Challenges and future prospects

There are still several challenges for applying scMulti-omics in immuno-oncology. First, batch effect removal is one of the main obstacles in accurate integrative analyses, which needs to retain the true signals and remove differences between samples, conditions, and experiments. Experimentally, the joint profiling of multiple modalities from the same cell rather than separating sequencing from different cells can greatly minimize the batch effect; and computationally, the selection of appropriate tools to handle the batch effect can be guided by the existing benchmarking methods19,20. Second, multiple computational tools have been developed to integrate scMulti-omics data in a generic style21, but not particularly designed or optimized for data analysis in immuno-oncology. For example, the number of features in dimension reduction and the resolution in Louvain clustering can be tailored higher in immuno-oncological scMulti-omics data than those used for normal tissues or cell lines. Also, acknowledged marker genes and signatures (e.g., CD3 and CD4 for CD4+ T cells) can be included in the data analyses to auto-correct the cell clustering result. Third, current methods have limited power to understand the cross-talk between cells and different modalities. This limits the application of scMulti-omics data for inferring the underlying biological networks of diverse cell types, elucidating the response of these networks to external stimuli in a specific cell type13, and discovering the molecular programs that drive transitions from one cell type to another in TME. Last, as the data complexity increases (e.g., ten million cells in one dataset), computational efficiency becomes more critical and requires scalability to handle huge amounts of data.
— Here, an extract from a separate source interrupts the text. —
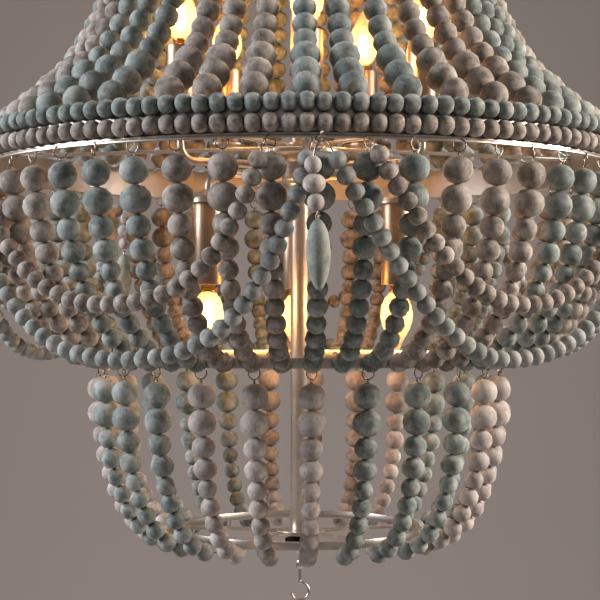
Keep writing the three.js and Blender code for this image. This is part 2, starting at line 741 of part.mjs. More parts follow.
// A link is a rounded loop in the vertical plane that its side vector stands square to.
function link(top, halfHeight, side) {
  const across = new THREE.Vector3(0, 0, 1).cross(side);
  const straight = halfHeight - LINK_HALF_WIDTH;
  const middle = top - halfHeight;
  const stations = [];
  [1, -1].forEach((end) => {
    for (let step = 0; step <= LINK_BEND_STEPS; step += 1) {
      const angle = (end > 0 ? 0 : Math.PI) + step / LINK_BEND_STEPS * Math.PI;
      const centre = across.clone().multiplyScalar(LINK_HALF_WIDTH * Math.cos(angle));
      centre.z = middle + end * straight + LINK_HALF_WIDTH * Math.sin(angle);
      stations.push({ centre, radius: LINK_WIRE_RADIUS, side });
    }
  });
  return sweep(stations, LINK_SIDES, true);
}

const FRONT = new THREE.Vector3(0, 1, 0);
const ACROSS = new THREE.Vector3(1, 0, 0);
const LINK_HALF_HEIGHT = 18;
const LOOP_HALF_HEIGHT = 12;
const linkSeat = 2 * LINK_WIRE_RADIUS + SEAT_GAP;

const collarTop = canopyBase - SEAT_GAP;
const collarBottom = collarTop - COLLAR_HEIGHT;
const collarLoopTop = collarBottom + LINK_WIRE_RADIUS;
const nippleTop = -BAR_HEIGHT - SEAT_GAP;
addPart('canopy_collar', joined(
  cylinder(COLLAR_RADIUS, collarBottom, collarTop, ROUND_SIDES),
  cylinder(CANOPY_HOLE_RADIUS - SEAT_GAP - CANOPY_WALL / 2, collarTop - OVERRUN, nippleTop, LIGHT_SIDES),
  link(collarLoopTop, LOOP_HALF_HEIGHT, FRONT),
), metalFinish());

let hangHeight = collarLoopTop - 2 * LOOP_HALF_HEIGHT;
[ACROSS, FRONT, ACROSS].forEach((side, index) => {
  const top = hangHeight + linkSeat;
  addPart(`chain_link_${index + 1}`, link(top, LINK_HALF_HEIGHT, side), metalFinish());
  hangHeight = top - 2 * LINK_HALF_HEIGHT;
});

const loopTop = hangHeight + linkSeat;
const loopCapTop = loopTop - 2 * LOOP_HALF_HEIGHT + LINK_WIRE_RADIUS;
const loopCapBottom = stemTop + SEAT_GAP;
addPart('stem_loop', joined(
  cylinder(COLLAR_RADIUS, loopCapBottom, loopCapTop, ROUND_SIDES),
  link(loopTop, LOOP_HALF_HEIGHT, FRONT),
), metalFinish());

export default group;
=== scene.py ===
# Beaded chandelier: turned wooden beads strung between four metal rings, with looped swags, pendants,
# five candle lights that stand up and three that hang down, on a short chain under a canopy.
# Places are in metres in the CAD frame: the origin is on the ceiling and +Z is up. A bearing of zero
# faces the front pendant, and grows to the right.

import random
from bisect import bisect_left
from math import acos, cos, cosh, floor, pi, radians, sin, sqrt, tau

import bpy
from mathutils import Matrix, Quaternion, Vector


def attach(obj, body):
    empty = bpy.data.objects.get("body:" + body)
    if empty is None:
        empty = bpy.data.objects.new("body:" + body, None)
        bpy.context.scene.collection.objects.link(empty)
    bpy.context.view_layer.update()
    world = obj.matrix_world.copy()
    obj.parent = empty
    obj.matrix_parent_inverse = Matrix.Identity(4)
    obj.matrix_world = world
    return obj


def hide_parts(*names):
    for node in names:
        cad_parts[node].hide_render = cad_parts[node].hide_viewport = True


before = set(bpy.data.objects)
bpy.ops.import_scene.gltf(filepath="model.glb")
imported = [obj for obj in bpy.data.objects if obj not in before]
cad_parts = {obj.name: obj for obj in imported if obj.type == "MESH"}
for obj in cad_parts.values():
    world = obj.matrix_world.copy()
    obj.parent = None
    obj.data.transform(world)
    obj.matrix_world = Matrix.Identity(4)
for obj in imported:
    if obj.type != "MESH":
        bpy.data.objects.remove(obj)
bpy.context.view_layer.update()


# Camera
# The photograph looks level at the stem from a step left of the front pendant, through a long lens
# whose view is shifted up, so that the tent's upper part leaves the frame.

MM = 0.001


def at(radius, bearing, height):
    """The point at a radius and bearing round the stem."""
    return Vector((radius * sin(bearing), -radius * cos(bearing), height))


def new_object(name, data):
    """An object in the scene, for a camera, a mesh or a lamp."""
    thing = bpy.data.objects.new(name, data)
    bpy.context.scene.collection.objects.link(thing)
    return thing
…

We envisage more scMulti-omics data and computational tools becoming available for integrative analysis in immuno-oncology. As more data is generated, databases that systematically collect processed single-cell data in immuno-oncology are needed (e.g., TISCH22). Such databases can create a path towards innovative studies in tool development and optimization, and provide opportunities for the potential integration of different modalities across different cancer types, species, and treatment conditions. With the increased generation of scMulti-omics data, deep learning will revolutionize tool development and single-cell data analysis, as deep learning frameworks are powerful in extracting features from complex data in a hypothesis-free manner23. For example, a deep graph representative learning framework (e.g., graph transformer) can be used to extract and learn the appropriate features of different modalities in order to characterize cellular heterogeneity. It has a great potential to identify the joint embeddings of cells and multiple modalities synergistically, with a heterogeneous graph model that includes cells, genes, chromatin peaks, and other epigenetic elements in the same graph (Fig. 2a). In addition, the design of an end-to-end deep learning framework with composable elements could be used where different analysis steps are highly modularized, and users can customize the framework by removing or adding steps. In such a way, all of the different steps in the framework can be trained simultaneously instead of in a sequential manner. Last, more wet-lab efforts are needed for validating the integrative analysis results of scMulti-omics data. Single-cell CRISPR screening is one option that can test a limited number of genomic and non-genomic sites at once to observe the perturbance effect of the target genes or epigenetic factors24 (Fig. 2b).

Fig. 2: Deep learning modeling and wet-lab validations for scMulti-omics data.
figure 2

a Heterogeneous graphs and deep learning models can enable sophisticated biological network inference from scMulti-omics data. b Wet-lab experimental validations bridge scMulti-omics predictive findings with phenotype changes.